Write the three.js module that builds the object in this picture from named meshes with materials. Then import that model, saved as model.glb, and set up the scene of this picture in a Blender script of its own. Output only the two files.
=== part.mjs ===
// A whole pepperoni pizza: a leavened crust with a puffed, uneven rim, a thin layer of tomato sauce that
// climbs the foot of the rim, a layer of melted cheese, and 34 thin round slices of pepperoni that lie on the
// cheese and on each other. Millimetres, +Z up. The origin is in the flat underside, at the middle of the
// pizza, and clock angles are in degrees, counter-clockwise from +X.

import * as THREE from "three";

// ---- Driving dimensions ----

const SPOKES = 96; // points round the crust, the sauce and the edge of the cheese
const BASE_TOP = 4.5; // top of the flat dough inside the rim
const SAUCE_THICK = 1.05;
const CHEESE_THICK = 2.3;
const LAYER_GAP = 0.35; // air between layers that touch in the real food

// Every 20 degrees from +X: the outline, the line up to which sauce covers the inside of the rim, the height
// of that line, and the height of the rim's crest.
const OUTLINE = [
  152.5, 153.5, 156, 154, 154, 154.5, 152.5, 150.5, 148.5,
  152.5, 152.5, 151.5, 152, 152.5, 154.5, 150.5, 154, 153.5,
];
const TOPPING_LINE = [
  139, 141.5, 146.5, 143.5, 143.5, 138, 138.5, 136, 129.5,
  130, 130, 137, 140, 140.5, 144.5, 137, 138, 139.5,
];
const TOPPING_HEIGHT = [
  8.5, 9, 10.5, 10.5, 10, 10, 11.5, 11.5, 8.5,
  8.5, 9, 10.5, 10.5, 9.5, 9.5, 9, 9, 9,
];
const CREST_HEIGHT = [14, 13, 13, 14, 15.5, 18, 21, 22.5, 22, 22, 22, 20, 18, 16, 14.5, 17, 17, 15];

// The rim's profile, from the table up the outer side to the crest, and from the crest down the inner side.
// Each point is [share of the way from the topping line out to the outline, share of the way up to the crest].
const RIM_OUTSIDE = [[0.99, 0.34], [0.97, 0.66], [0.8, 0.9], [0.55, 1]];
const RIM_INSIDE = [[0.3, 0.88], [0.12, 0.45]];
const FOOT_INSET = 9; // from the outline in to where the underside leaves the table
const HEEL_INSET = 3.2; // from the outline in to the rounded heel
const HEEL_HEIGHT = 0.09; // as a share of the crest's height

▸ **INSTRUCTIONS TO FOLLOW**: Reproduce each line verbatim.

▸ **RESULT FOR THIS EXERCISE**:
Write the three.js module that builds the object in this picture from named meshes with materials. Then import that model, saved as model.glb, and set up the scene of this picture in a Blender script of its own. Output only the two files.
=== part.mjs ===
// A whole pepperoni pizza: a leavened crust with a puffed, uneven rim, a thin layer of tomato sauce that
// climbs the foot of the rim, a layer of melted cheese, and 34 thin round slices of pepperoni that lie on the
// cheese and on each other. Millimetres, +Z up. The origin is in the flat underside, at the middle of the
// pizza, and clock angles are in degrees, counter-clockwise from +X.

import * as THREE from "three";

// ---- Driving dimensions ----

const SPOKES = 96; // points round the crust, the sauce and the edge of the cheese
const BASE_TOP = 4.5; // top of the flat dough inside the rim
const SAUCE_THICK = 1.05;
const CHEESE_THICK = 2.3;
const LAYER_GAP = 0.35; // air between layers that touch in the real food

// Every 20 degrees from +X: the outline, the line up to which sauce covers the inside of the rim, the height
// of that line, and the height of the rim's crest.
const OUTLINE = [
  152.5, 153.5, 156, 154, 154, 154.5, 152.5, 150.5, 148.5,
  152.5, 152.5, 151.5, 152, 152.5, 154.5, 150.5, 154, 153.5,
];
const TOPPING_LINE = [
  139, 141.5, 146.5, 143.5, 143.5, 138, 138.5, 136, 129.5,
  130, 130, 137, 140, 140.5, 144.5, 137, 138, 139.5,
];
const TOPPING_HEIGHT = [
  8.5, 9, 10.5, 10.5, 10, 10, 11.5, 11.5, 8.5,
  8.5, 9, 10.5, 10.5, 9.5, 9.5, 9, 9, 9,
];
const CREST_HEIGHT = [14, 13, 13, 14, 15.5, 18, 21, 22.5, 22, 22, 22, 20, 18, 16, 14.5, 17, 17, 15];

// The rim's profile, from the table up the outer side to the crest, and from the crest down the inner side.
// Each point is [share of the way from the topping line out to the outline, share of the way up to the crest].
const RIM_OUTSIDE = [[0.99, 0.34], [0.97, 0.66], [0.8, 0.9], [0.55, 1]];
const RIM_INSIDE = [[0.3, 0.88], [0.12, 0.45]];
const FOOT_INSET = 9; // from the outline in to where the underside leaves the table
const HEEL_INSET = 3.2; // from the outline in to the rounded heel
const HEEL_HEIGHT = 0.09; // as a share of the crest's height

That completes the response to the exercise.